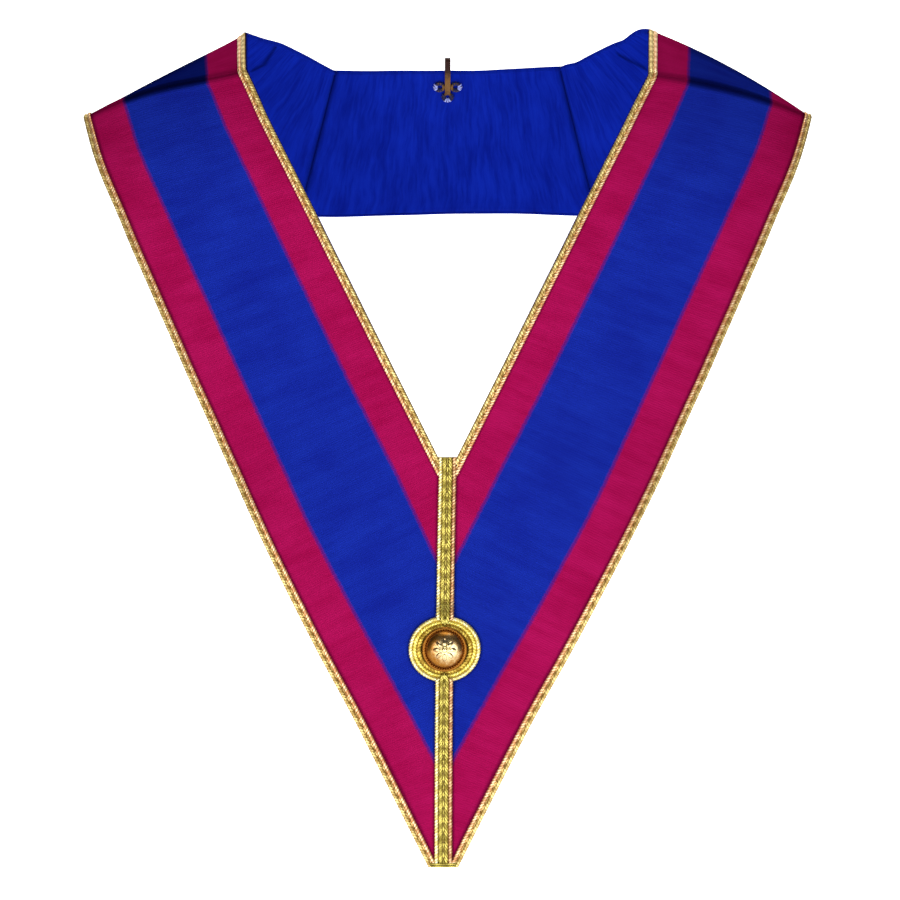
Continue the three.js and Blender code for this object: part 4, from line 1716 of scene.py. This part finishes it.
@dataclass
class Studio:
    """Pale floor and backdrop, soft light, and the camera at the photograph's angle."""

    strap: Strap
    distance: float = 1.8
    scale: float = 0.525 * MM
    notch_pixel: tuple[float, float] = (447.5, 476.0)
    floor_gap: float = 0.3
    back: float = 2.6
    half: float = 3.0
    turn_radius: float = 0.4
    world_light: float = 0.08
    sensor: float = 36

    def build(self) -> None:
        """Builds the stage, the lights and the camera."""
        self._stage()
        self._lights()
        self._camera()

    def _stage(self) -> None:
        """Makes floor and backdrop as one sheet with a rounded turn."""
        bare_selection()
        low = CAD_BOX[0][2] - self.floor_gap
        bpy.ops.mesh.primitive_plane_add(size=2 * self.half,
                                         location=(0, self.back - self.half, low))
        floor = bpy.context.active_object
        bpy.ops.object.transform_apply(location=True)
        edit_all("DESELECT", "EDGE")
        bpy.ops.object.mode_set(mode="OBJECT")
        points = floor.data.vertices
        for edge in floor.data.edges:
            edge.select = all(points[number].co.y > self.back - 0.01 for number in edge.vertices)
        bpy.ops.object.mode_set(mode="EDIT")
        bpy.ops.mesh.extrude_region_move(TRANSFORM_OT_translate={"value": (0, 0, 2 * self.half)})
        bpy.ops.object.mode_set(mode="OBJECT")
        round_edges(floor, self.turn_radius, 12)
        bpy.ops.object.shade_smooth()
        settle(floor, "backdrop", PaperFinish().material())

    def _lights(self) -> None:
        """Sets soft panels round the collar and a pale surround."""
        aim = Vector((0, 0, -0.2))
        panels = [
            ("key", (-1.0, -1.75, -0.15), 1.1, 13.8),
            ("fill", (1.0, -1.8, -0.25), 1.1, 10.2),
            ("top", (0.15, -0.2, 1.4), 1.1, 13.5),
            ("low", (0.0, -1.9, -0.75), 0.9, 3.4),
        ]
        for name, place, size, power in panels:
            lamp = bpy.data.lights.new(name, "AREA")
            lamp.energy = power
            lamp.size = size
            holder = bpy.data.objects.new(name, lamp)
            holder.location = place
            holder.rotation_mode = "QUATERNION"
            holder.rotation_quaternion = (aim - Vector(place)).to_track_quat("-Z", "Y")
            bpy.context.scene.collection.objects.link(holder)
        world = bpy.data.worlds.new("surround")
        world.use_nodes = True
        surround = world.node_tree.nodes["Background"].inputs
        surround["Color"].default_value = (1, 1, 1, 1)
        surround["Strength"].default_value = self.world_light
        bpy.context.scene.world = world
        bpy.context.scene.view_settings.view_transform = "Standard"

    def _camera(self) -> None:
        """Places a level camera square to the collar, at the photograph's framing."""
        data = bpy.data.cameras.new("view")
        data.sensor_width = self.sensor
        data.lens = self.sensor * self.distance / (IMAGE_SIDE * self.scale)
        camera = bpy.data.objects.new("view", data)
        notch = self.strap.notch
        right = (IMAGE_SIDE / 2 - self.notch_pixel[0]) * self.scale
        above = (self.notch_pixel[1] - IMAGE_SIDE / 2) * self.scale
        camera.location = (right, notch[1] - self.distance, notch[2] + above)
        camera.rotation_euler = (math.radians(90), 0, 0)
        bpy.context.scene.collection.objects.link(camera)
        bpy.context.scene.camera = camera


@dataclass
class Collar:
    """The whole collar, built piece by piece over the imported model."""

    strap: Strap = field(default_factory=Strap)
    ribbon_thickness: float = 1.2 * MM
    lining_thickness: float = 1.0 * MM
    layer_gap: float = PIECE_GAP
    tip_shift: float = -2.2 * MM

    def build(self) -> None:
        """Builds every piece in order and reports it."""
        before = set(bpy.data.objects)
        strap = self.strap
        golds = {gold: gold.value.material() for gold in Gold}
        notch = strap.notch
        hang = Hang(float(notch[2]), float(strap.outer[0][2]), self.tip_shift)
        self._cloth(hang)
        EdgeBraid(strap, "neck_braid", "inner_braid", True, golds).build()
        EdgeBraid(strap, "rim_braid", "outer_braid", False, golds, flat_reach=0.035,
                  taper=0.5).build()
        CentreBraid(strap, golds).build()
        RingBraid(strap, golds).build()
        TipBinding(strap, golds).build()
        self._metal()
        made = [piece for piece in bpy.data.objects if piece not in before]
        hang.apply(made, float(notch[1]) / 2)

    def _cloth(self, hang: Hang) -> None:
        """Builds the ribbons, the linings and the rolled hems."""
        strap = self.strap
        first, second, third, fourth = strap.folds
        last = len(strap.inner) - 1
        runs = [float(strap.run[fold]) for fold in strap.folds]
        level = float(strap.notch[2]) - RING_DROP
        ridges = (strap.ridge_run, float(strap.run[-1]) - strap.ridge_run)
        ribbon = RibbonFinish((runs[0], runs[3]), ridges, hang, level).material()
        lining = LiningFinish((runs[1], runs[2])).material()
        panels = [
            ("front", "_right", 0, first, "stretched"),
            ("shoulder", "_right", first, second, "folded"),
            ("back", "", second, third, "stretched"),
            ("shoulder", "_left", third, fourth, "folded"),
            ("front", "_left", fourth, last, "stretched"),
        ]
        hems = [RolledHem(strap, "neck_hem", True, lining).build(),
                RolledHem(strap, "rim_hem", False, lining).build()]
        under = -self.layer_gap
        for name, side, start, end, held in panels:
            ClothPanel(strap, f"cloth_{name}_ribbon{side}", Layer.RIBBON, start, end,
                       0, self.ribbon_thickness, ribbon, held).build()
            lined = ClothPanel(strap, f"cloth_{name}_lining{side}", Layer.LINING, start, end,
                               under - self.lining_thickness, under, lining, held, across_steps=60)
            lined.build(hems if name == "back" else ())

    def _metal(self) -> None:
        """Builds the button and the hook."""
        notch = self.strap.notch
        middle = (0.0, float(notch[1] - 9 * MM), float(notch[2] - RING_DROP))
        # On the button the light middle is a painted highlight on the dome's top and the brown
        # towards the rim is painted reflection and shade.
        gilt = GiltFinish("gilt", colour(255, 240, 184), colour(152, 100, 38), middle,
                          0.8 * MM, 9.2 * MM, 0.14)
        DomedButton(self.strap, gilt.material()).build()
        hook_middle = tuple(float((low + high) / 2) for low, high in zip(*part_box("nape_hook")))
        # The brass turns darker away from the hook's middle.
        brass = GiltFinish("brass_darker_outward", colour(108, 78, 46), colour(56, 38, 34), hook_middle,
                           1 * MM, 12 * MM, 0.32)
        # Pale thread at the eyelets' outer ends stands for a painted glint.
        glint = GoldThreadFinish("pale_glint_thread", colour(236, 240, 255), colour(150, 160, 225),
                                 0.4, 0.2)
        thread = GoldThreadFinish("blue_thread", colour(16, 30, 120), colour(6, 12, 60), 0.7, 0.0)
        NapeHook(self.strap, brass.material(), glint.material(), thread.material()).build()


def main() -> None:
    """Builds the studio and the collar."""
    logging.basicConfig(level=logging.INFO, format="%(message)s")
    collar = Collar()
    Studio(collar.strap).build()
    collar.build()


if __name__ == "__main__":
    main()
•••
> **PROBLEM DESCRIPTION**:
Extract every line above exactly as it stands.

> **SOLUTION FOR THIS EXERCISE**:
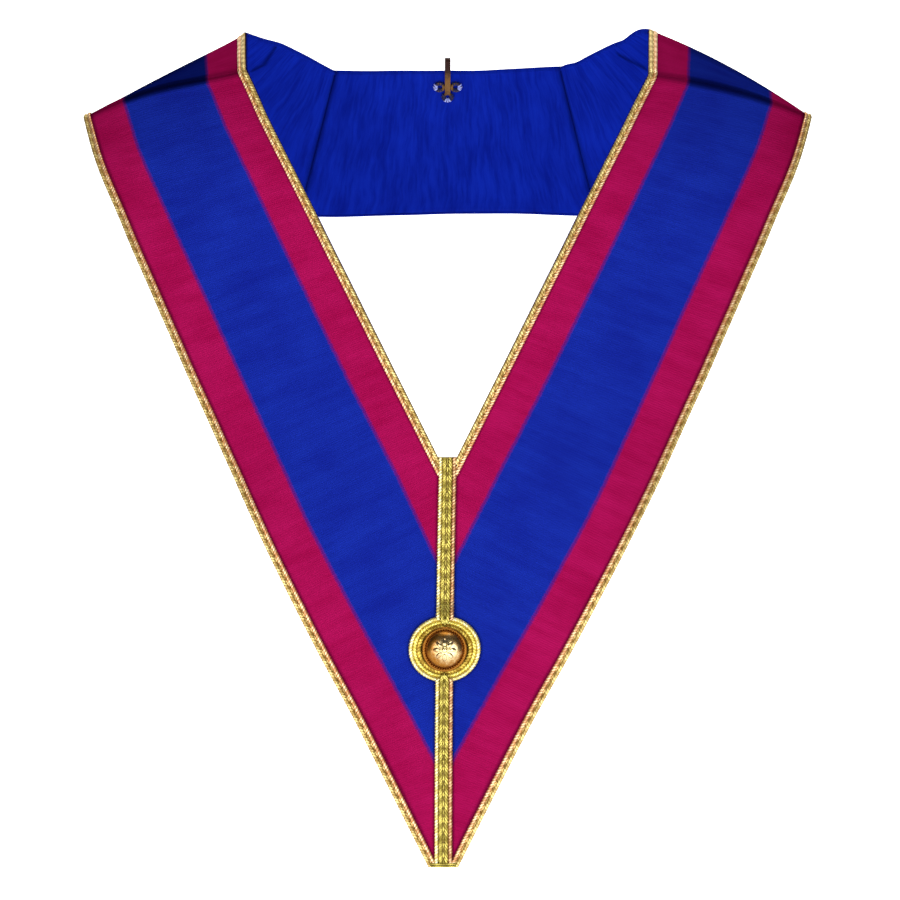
Continue the three.js and Blender code for this object: part 4, from line 1716 of scene.py. This part finishes it.
@dataclass
class Studio:
    """Pale floor and backdrop, soft light, and the camera at the photograph's angle."""

    strap: Strap
    distance: float = 1.8
    scale: float = 0.525 * MM
    notch_pixel: tuple[float, float] = (447.5, 476.0)
    floor_gap: float = 0.3
    back: float = 2.6
    half: float = 3.0
    turn_radius: float = 0.4
    world_light: float = 0.08
    sensor: float = 36

    def build(self) -> None:
        """Builds the stage, the lights and the camera."""
        self._stage()
        self._lights()
        self._camera()

    def _stage(self) -> None:
        """Makes floor and backdrop as one sheet with a rounded turn."""
        bare_selection()
        low = CAD_BOX[0][2] - self.floor_gap
        bpy.ops.mesh.primitive_plane_add(size=2 * self.half,
                                         location=(0, self.back - self.half, low))
        floor = bpy.context.active_object
        bpy.ops.object.transform_apply(location=True)
        edit_all("DESELECT", "EDGE")
        bpy.ops.object.mode_set(mode="OBJECT")
        points = floor.data.vertices
        for edge in floor.data.edges:
            edge.select = all(points[number].co.y > self.back - 0.01 for number in edge.vertices)
        bpy.ops.object.mode_set(mode="EDIT")
        bpy.ops.mesh.extrude_region_move(TRANSFORM_OT_translate={"value": (0, 0, 2 * self.half)})
        bpy.ops.object.mode_set(mode="OBJECT")
        round_edges(floor, self.turn_radius, 12)
        bpy.ops.object.shade_smooth()
        settle(floor, "backdrop", PaperFinish().material())

    def _lights(self) -> None:
        """Sets soft panels round the collar and a pale surround."""
        aim = Vector((0, 0, -0.2))
        panels = [
            ("key", (-1.0, -1.75, -0.15), 1.1, 13.8),
            ("fill", (1.0, -1.8, -0.25), 1.1, 10.2),
            ("top", (0.15, -0.2, 1.4), 1.1, 13.5),
            ("low", (0.0, -1.9, -0.75), 0.9, 3.4),
        ]
        for name, place, size, power in panels:
            lamp = bpy.data.lights.new(name, "AREA")
            lamp.energy = power
            lamp.size = size
            holder = bpy.data.objects.new(name, lamp)
            holder.location = place
            holder.rotation_mode = "QUATERNION"
            holder.rotation_quaternion = (aim - Vector(place)).to_track_quat("-Z", "Y")
            bpy.context.scene.collection.objects.link(holder)
        world = bpy.data.worlds.new("surround")
        world.use_nodes = True
        surround = world.node_tree.nodes["Background"].inputs
        surround["Color"].default_value = (1, 1, 1, 1)
        surround["Strength"].default_value = self.world_light
        bpy.context.scene.world = world
        bpy.context.scene.view_settings.view_transform = "Standard"

    def _camera(self) -> None:
        """Places a level camera square to the collar, at the photograph's framing."""
        data = bpy.data.cameras.new("view")
        data.sensor_width = self.sensor
        data.lens = self.sensor * self.distance / (IMAGE_SIDE * self.scale)
        camera = bpy.data.objects.new("view", data)
        notch = self.strap.notch
        right = (IMAGE_SIDE / 2 - self.notch_pixel[0]) * self.scale
        above = (self.notch_pixel[1] - IMAGE_SIDE / 2) * self.scale
        camera.location = (right, notch[1] - self.distance, notch[2] + above)
        camera.rotation_euler = (math.radians(90), 0, 0)
        bpy.context.scene.collection.objects.link(camera)
        bpy.context.scene.camera = camera


@dataclass
class Collar:
    """The whole collar, built piece by piece over the imported model."""

    strap: Strap = field(default_factory=Strap)
    ribbon_thickness: float = 1.2 * MM
    lining_thickness: float = 1.0 * MM
    layer_gap: float = PIECE_GAP
    tip_shift: float = -2.2 * MM

    def build(self) -> None:
        """Builds every piece in order and reports it."""
        before = set(bpy.data.objects)
        strap = self.strap
        golds = {gold: gold.value.material() for gold in Gold}
        notch = strap.notch
        hang = Hang(float(notch[2]), float(strap.outer[0][2]), self.tip_shift)
        self._cloth(hang)
        EdgeBraid(strap, "neck_braid", "inner_braid", True, golds).build()
        EdgeBraid(strap, "rim_braid", "outer_braid", False, golds, flat_reach=0.035,
                  taper=0.5).build()
        CentreBraid(strap, golds).build()
        RingBraid(strap, golds).build()
        TipBinding(strap, golds).build()
        self._metal()
        made = [piece for piece in bpy.data.objects if piece not in before]
        hang.apply(made, float(notch[1]) / 2)

    def _cloth(self, hang: Hang) -> None:
        """Builds the ribbons, the linings and the rolled hems."""
        strap = self.strap
        first, second, third, fourth = strap.folds
        last = len(strap.inner) - 1
        runs = [float(strap.run[fold]) for fold in strap.folds]
        level = float(strap.notch[2]) - RING_DROP
        ridges = (strap.ridge_run, float(strap.run[-1]) - strap.ridge_run)
        ribbon = RibbonFinish((runs[0], runs[3]), ridges, hang, level).material()
        lining = LiningFinish((runs[1], runs[2])).material()
        panels = [
            ("front", "_right", 0, first, "stretched"),
            ("shoulder", "_right", first, second, "folded"),
            ("back", "", second, third, "stretched"),
            ("shoulder", "_left", third, fourth, "folded"),
            ("front", "_left", fourth, last, "stretched"),
        ]
        hems = [RolledHem(strap, "neck_hem", True, lining).build(),
                RolledHem(strap, "rim_hem", False, lining).build()]
        under = -self.layer_gap
        for name, side, start, end, held in panels:
            ClothPanel(strap, f"cloth_{name}_ribbon{side}", Layer.RIBBON, start, end,
                       0, self.ribbon_thickness, ribbon, held).build()
            lined = ClothPanel(strap, f"cloth_{name}_lining{side}", Layer.LINING, start, end,
                               under - self.lining_thickness, under, lining, held, across_steps=60)
            lined.build(hems if name == "back" else ())

    def _metal(self) -> None:
        """Builds the button and the hook."""
        notch = self.strap.notch
        middle = (0.0, float(notch[1] - 9 * MM), float(notch[2] - RING_DROP))
        # On the button the light middle is a painted highlight on the dome's top and the brown
        # towards the rim is painted reflection and shade.
        gilt = GiltFinish("gilt", colour(255, 240, 184), colour(152, 100, 38), middle,
                          0.8 * MM, 9.2 * MM, 0.14)
        DomedButton(self.strap, gilt.material()).build()
        hook_middle = tuple(float((low + high) / 2) for low, high in zip(*part_box("nape_hook")))
        # The brass turns darker away from the hook's middle.
        brass = GiltFinish("brass_darker_outward", colour(108, 78, 46), colour(56, 38, 34), hook_middle,
                           1 * MM, 12 * MM, 0.32)
        # Pale thread at the eyelets' outer ends stands for a painted glint.
        glint = GoldThreadFinish("pale_glint_thread", colour(236, 240, 255), colour(150, 160, 225),
                                 0.4, 0.2)
        thread = GoldThreadFinish("blue_thread", colour(16, 30, 120), colour(6, 12, 60), 0.7, 0.0)
        NapeHook(self.strap, brass.material(), glint.material(), thread.material()).build()


def main() -> None:
    """Builds the studio and the collar."""
    logging.basicConfig(level=logging.INFO, format="%(message)s")
    collar = Collar()
    Studio(collar.strap).build()
    collar.build()


if __name__ == "__main__":
    main()